Wednesday, October 5, 2011

Cooperative Attending Skills Training for ESL students and haptic feedback

Clip art: Clker
I was not aware that this article by Corrine Cope and myself from 1999 on "attending skill" training was still accessible. (The linked Eric version is a relatively poor quality pdf, but still readable.) It provides what I think is still an excellent framework for creating very focused, peer monitoring group conversation where students can work on integrating in new and corrected sounds or words or phrases or strategies into their spontaneous speech.
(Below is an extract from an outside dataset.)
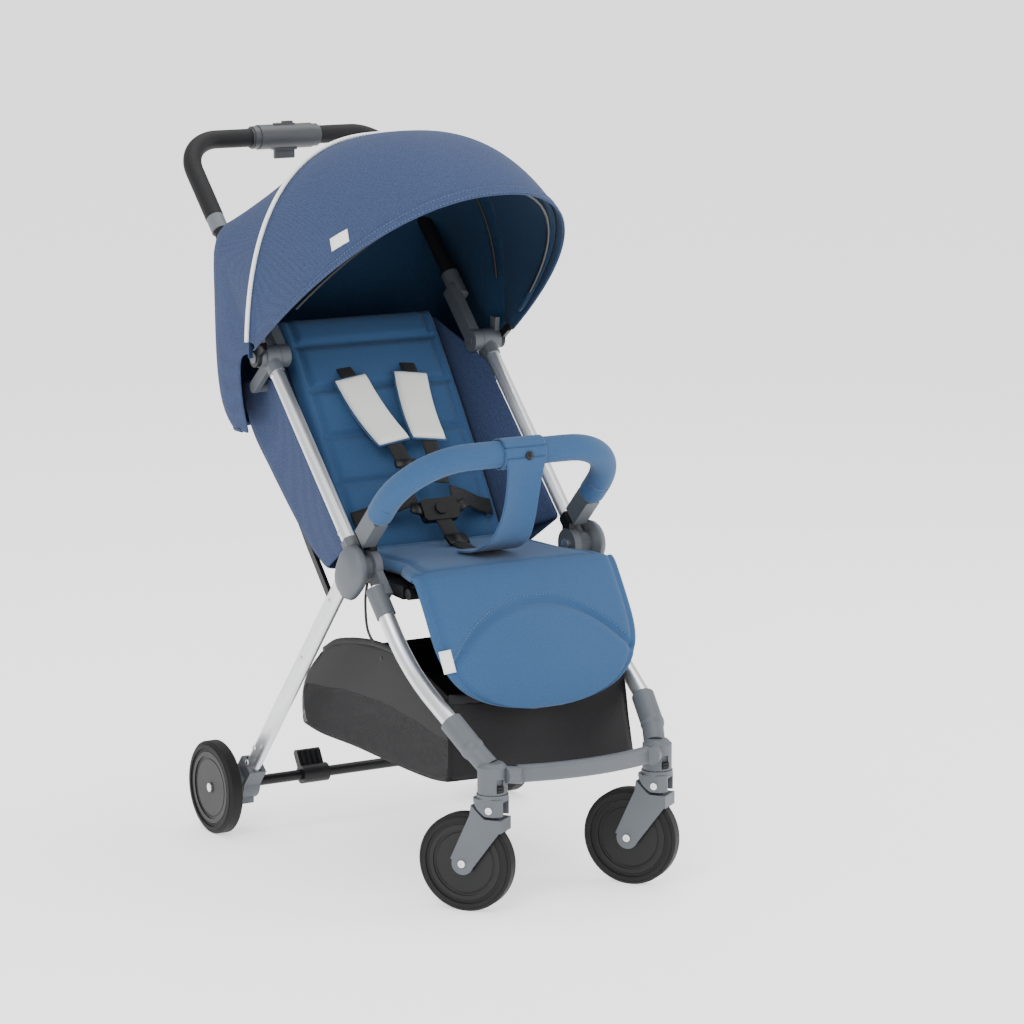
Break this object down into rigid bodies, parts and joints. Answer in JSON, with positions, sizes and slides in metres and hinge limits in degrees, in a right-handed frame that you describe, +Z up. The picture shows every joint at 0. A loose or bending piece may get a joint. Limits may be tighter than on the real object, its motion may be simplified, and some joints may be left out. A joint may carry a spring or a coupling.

I have used some version of attending skill training in virtually every ESL/EFL class I have taught (of any size and level) and I recommend it highly. In addition to assisting students in becoming simply better listeners, it provides them with a (relatively) stress free and supportive setting where they can  experiment with new language and where peers can actually be of real value in helping them do that.

Two "haptic" applications:  (1) Learners are relaxed to the point in speaking that they have a much better chance of staying tuned in to the "felt sense" of their voice, and, consequently are more likely to detect (unobtrusively) haptic anchored-errors or changes, and (2) when peers observe a problem with a targeted element of pronunciation in one of the speakers, they, or the instructor can provide appropriate "haptic feedback," that is (possibly) saying the word or phrase using a haptically anchored corrected version or request that the speaker try to provide it in the debriefing session.

It can be clinical pronunciation work at its best--in part probably because attending skill training was developed in counseling psychology in the first place. It can also change the way you "attend to" integrating sound change in the classroom.